Williams have had a dismal time in recent years, and hadn't really produced a car capable of challenging for Podium finishes for ten years.  This year, however, they have reemerged as a serious force in the paddock, and yesterday they overtook Ferrari to claim third place in the Constructors' Championship (that this happened at Ferrari's home race could only have added insult to injury for the veteran Italian marque who haven't been able to produce a decent car since 2009).  The decision of the Williams team to switch to the Mercedes engine for this season was inspired (the Mercedes is easily the best engine in the field), but when it comes to designing a car the capture of Pat Symonds as a technical director is huge, and with him on board Williams have shot back up the standings as a result of his influence.

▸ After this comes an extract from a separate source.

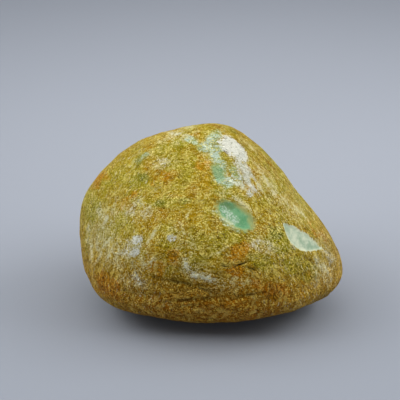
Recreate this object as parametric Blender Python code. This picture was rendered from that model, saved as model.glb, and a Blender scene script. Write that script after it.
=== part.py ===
"""A jadeite pebble: one water-worn stone with a weathered skin, resting on a small flat spot.

The stone is a closed solid given by one formula. From a point inside it, its heart, every
direction has one distance to the skin. River wear left broad, nearly flat faces that pass into
each other in round edges, so the distance is a soft version of "the nearest of the worn faces".
A few swellings and hollows are laid over that: the saddle on the right, the nose, the left foot,
and the two shallow scoops where the green stone shows through the skin.
"""

import bmesh
import bpy
import numpy as np

# Everything is in metres. X runs along the stone from its broad left end to its nose, Y from
# front to back and Z up. The origin is on the surface that the stone rests on, under the middle
# of the stone's box.
HEART = (0.0, -0.0021, 0.0280)

# How quickly one worn face gives way to the next. A higher number makes sharper edges.
EDGE_SHARPNESS = 11

# Each face that wear left: the way it looks, in degrees round from +X towards +Y and in degrees
# up, and its distance from the heart. The stone is 80 mm long, 65 mm deep and 61 mm high.
WORN_FACES = {
    "rest spot": (0, -90, 0.0302),
    "underside, right": (0, -70, 0.0335),
    "underside, left": (180, -70, 0.0335),
    "underside, back": (88, -56, 0.0340),
    "front foot, left": (246, -62, 0.0325),
    "front foot, right": (292, -62, 0.0319),
    "left foot": (212, -47, 0.0441),
    "right foot": (317, -55, 0.0390),
    "upper front": (268, 52, 0.0302),
    "upper front, left": (236, 36, 0.0323),
    "upper front, right": (304, 34, 0.0316),
    "front": (276, 20, 0.0305),
    "lower front": (264, -14, 0.0307),
    "left front": (216, 8, 0.0356),
    "right front": (318, 8, 0.0358),
    "left end, upper": (170, 12, 0.0463),
    "left end, lower": (184, -12, 0.0418),
    "left shoulder": (157, 38, 0.0353),
    "crown, left": (123, 60, 0.0304),
    "crown, right": (72, 66, 0.0331),
    "right slope, near side": (354, 42, 0.0276),
    "right slope": (30, 43, 0.0282),
    "right slope, far side": (46, 20, 0.0309),
    "nose, upper": (4, 18, 0.0340),
    "nose, lower": (346, -20, 0.0472),
    "nose, back": (20, -30, 0.0424),
    "back, upper": (104, 40, 0.0345),
    "back": (84, 16, 0.0350),
    "back, lower": (98, -16, 0.0355),
    "back left": (134, 10, 0.0391),
    "back left, lower": (150, -24, 0.0431),
    "back right": (52, -12, 0.0365),
}

# Swellings, and hollows where the height is negative: the way each looks from the heart, in
# degrees as above, its height, its half-length and half-width in degrees seen from the heart,
# and how far its length is turned anticlockwise from level, seen from outside.
SWELLINGS = {
    "saddle": (9, 12, -0.0019, 40, 18, -8),
    "nose": (356, -24, 0.0025, 17, 17, 0),
    "left foot": (188, -32, 0.0008, 17, 17, 0),
    "scoop over the green window": (286, 28, -0.0007, 13, 8, -40),
    "scoop over the pale window": (324, 8, -0.0006, 12, 7, -44),
}

# The mesh starts as a ball of triangles, each side of which is halved this many times less one.
BALL_SUBDIVISIONS = 5

# The ochre skin that covers most of the stone.
SKIN_COLOUR = (0.30, 0.21, 0.06, 1.0)
SKIN_ROUGHNESS = 0.55


def toward(azimuth, elevation):
    """The unit direction that looks so many degrees round from +X and so many degrees up."""
    a, e = np.radians(azimuth), np.radians(elevation)
    return np.array([np.cos(e) * np.cos(a), np.cos(e) * np.sin(a), np.sin(e)])


def worn_distance(directions):
    """The distance to the soft meeting of all worn faces, for each row of unit directions.

    A flat face h away that looks along n is met at the distance h / (n . d), so its nearness is
    (n . d) / h. The nearest face has the highest nearness. Adding the nearnesses up, each raised
    to the power EDGE_SHARPNESS, and taking that root of the sum rounds the edges between faces.
    """
    nearness = np.zeros(len(directions))
    for azimuth, elevation, distance in WORN_FACES.values():
        facing = np.maximum(directions @ toward(azimuth, elevation), 0.0)
        nearness += (facing / distance) ** EDGE_SHARPNESS
    return nearness ** (-1.0 / EDGE_SHARPNESS)


def swelling(directions, azimuth, elevation, height, half_length, half_width, turn):
    """How far one swelling lifts the skin: its height times a bell curve of the distance from it.

    The distance is measured along and across the swelling, each divided by its half-size. The
    cosine of the angle from its middle lets it fade out before the other side of the stone.
    """
    middle = toward(azimuth, elevation)
    level = toward(azimuth + 90, 0)
    upward = np.cross(middle, level)
    turn = np.radians(turn)
    along = directions @ (np.cos(turn) * level + np.sin(turn) * upward)
    across = directions @ (np.cos(turn) * upward - np.sin(turn) * level)
    off = (along / np.radians(half_length)) ** 2 + (across / np.radians(half_width)) ** 2
    return height * np.maximum(directions @ middle, 0.0) * np.exp(-off)


def skin_points(directions):
    """The point of the skin in each direction from the heart."""
    distance = worn_distance(directions)
    for values in SWELLINGS.values():
        distance = distance + swelling(directions, *values)
    return np.array(HEART) + directions * distance[:, None]


def cut_flat_underneath(stone):
    """Cuts the stone at the level that it rests on, and closes the cut with one flat face."""
    everything = stone.verts[:] + stone.edges[:] + stone.faces[:]
    bmesh.ops.bisect_plane(
        stone,
        geom=everything,
        dist=1e-7,
        plane_co=(0, 0, 0),
        plane_no=(0, 0, -1),
        clear_outer=True,
    )
    rim = [edge for edge in stone.edges if edge.is_boundary]
    bmesh.ops.contextual_create(stone, geom=rim)


def skin_material():
    """Weathered ochre skin with a dull, waxy shine."""
    material = bpy.data.materials.new("weathered_skin")
    material.use_nodes = True
    shader = material.node_tree.nodes["Principled BSDF"]
    shader.inputs["Base Color"].default_value = SKIN_COLOUR
    shader.inputs["Roughness"].default_value = SKIN_ROUGHNESS
    shader.inputs["Metallic"].default_value = 0.0
    return material


def make_pebble():
    """The stone as one closed solid, with its flat spot at the origin's level."""
    stone = bmesh.new()
    bmesh.ops.create_icosphere(stone, subdivisions=BALL_SUBDIVISIONS, radius=1.0)
    directions = np.array([vertex.co.normalized() for vertex in stone.verts])
    for vertex, point in zip(stone.verts, skin_points(directions)):
        vertex.co = point
    cut_flat_underneath(stone)
    bmesh.ops.recalc_face_normals(stone, faces=stone.faces)
    mesh = bpy.data.meshes.new("pebble")
    stone.to_mesh(mesh)
    stone.free()
    mesh.shade_smooth()
    mesh.set_sharp_from_angle(angle=np.radians(40))
    mesh.materials.append(skin_material())
    pebble = bpy.data.objects.new("pebble", mesh)
    bpy.context.scene.collection.objects.link(pebble)
    return pebble


for leftover in list(bpy.data.objects):
    bpy.data.objects.remove(leftover)
make_pebble()
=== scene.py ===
# %% [markdown]
# # A jadeite pebble
# Jadeite boulders weather from the outside in. The grey-green stone keeps a skin of ochre,
# olive and rust, and where a river or a finger has rubbed that skin away, the green shows in
# small polished windows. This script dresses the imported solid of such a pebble. It first loads
# the solid as a fixed frame, and keeps its box to compare with the finished stone.

# %% Load the solid
import math

import bpy
import numpy as np
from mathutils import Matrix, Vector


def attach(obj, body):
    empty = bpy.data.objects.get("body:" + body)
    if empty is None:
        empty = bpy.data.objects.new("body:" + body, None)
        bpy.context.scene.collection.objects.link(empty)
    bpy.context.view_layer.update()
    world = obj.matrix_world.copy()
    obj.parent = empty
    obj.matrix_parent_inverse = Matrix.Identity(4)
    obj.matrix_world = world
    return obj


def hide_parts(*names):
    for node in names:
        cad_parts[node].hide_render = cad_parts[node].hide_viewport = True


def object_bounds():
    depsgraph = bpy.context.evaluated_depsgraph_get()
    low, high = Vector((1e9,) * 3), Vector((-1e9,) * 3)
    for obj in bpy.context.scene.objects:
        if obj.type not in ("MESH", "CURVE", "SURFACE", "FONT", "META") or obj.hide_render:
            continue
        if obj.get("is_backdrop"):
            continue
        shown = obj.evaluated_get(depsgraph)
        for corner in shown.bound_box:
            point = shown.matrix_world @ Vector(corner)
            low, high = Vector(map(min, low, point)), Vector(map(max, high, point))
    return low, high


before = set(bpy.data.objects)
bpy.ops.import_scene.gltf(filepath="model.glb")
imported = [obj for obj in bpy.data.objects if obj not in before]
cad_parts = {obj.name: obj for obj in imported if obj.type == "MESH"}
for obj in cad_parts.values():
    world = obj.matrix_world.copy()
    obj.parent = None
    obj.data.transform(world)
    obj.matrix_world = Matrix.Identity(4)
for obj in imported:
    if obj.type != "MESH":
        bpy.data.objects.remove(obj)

solid_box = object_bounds()
# Lengths are in metres. What is printed or read off the photograph is in millimetres.
MILLI = 1000.0
print("solid box in mm:", [[round(MILLI * c, 1) for c in corner] for corner in solid_box])

# %% [markdown]
# ## The form of the stone
# The solid is faceted, and its facets would show in a close view. The skin is therefore
# worked out again from the same formula and the same values, on a much finer net. Seen from a
# point inside the stone, its heart, each direction has one distance to the skin: a soft version
# of "the nearest of the worn faces", plus a few broad swellings and hollows.

# %% The values of the form, as in the solid
HEART = np.array((0.0, -0.0021, 0.0280))
EDGE_SHARPNESS = 11
# Each worn face: degrees round from +X towards +Y, degrees up, distance from the heart.
WORN_FACES = {
    "rest spot": (0, -90, 0.0302),
    "underside, right": (0, -70, 0.0335),
    "underside, left": (180, -70, 0.0335),
    "underside, back": (88, -56, 0.0340),
    "front foot, left": (246, -62, 0.0325),
    "front foot, right": (292, -62, 0.0319),
    "left foot": (212, -47, 0.0441),
    "right foot": (317, -55, 0.0390),
    "upper front": (268, 52, 0.0302),
    "upper front, left": (236, 36, 0.0323),
    "upper front, right": (304, 34, 0.0316),
    "front": (276, 20, 0.0305),
    "lower front": (264, -14, 0.0307),
    "left front": (216, 8, 0.0356),
    "right front": (318, 8, 0.0358),
    "left end, upper": (170, 12, 0.0463),
    "left end, lower": (184, -12, 0.0418),
    "left shoulder": (157, 38, 0.0353),
    "crown, left": (123, 60, 0.0304),
    "crown, right": (72, 66, 0.0331),
    "right slope, near side": (354, 42, 0.0276),
    "right slope": (30, 43, 0.0282),
    "right slope, far side": (46, 20, 0.0309),
    "nose, upper": (4, 18, 0.0340),
    "nose, lower": (346, -20, 0.0472),
    "nose, back": (20, -30, 0.0424),
    "back, upper": (104, 40, 0.0345),
    "back": (84, 16, 0.0350),
    "back, lower": (98, -16, 0.0355),
    "back left": (134, 10, 0.0391),
    "back left, lower": (150, -24, 0.0431),
    "back right": (52, -12, 0.0365),
}
# Each swelling: degrees round and up, height, half-length and half-width in degrees, turn.
SWELLINGS = {
    "saddle": (9, 12, -0.0019, 40, 18, -8),
    "nose": (356, -24, 0.0025, 17, 17, 0),
    "left foot": (188, -32, 0.0008, 17, 17, 0),
    "scoop over the green window": (286, 28, -0.0007, 13, 8, -40),
    "scoop over the pale window": (324, 8, -0.0006, 12, 7, -44),
}


def toward(azimuth, elevation):
    """The unit direction that looks so many degrees round from +X and so many degrees up."""
    a, e = np.radians(azimuth), np.radians(elevation)
    return np.array([np.cos(e) * np.cos(a), np.cos(e) * np.sin(a), np.sin(e)])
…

Contrast this with Lotus, who were, this time last year, the closest challengers to the dominant Red Bulls.  Last year's Lotus was a very well-designed car, even on a much tighter budget than that available to most of the top teams in the paddock, and was particularly remarkable for how kind it was to its tyres.  This year, however, the Lotus team has seen an exodus of talent, with highly-rated designer James Allen leaving to join Ferrari, and star driver Kimi Räikkönen following suit, and team boss Eric Boullier jumping ship to McLaren.  Lotus now find themselves adrift at the back of the field, with a car which looks about as easy to drive as a ride-on lawnmower, and considerably less enjoyable.  In yesterday's race, Romain Grosjean - who finished on the Podium more times than any other non-Red Bull driver in the second half of last season - found himself fighting for most of the race with the Caterhams and Marussias which are generally referred to as the 'back teams'.  How the mighty have fallen!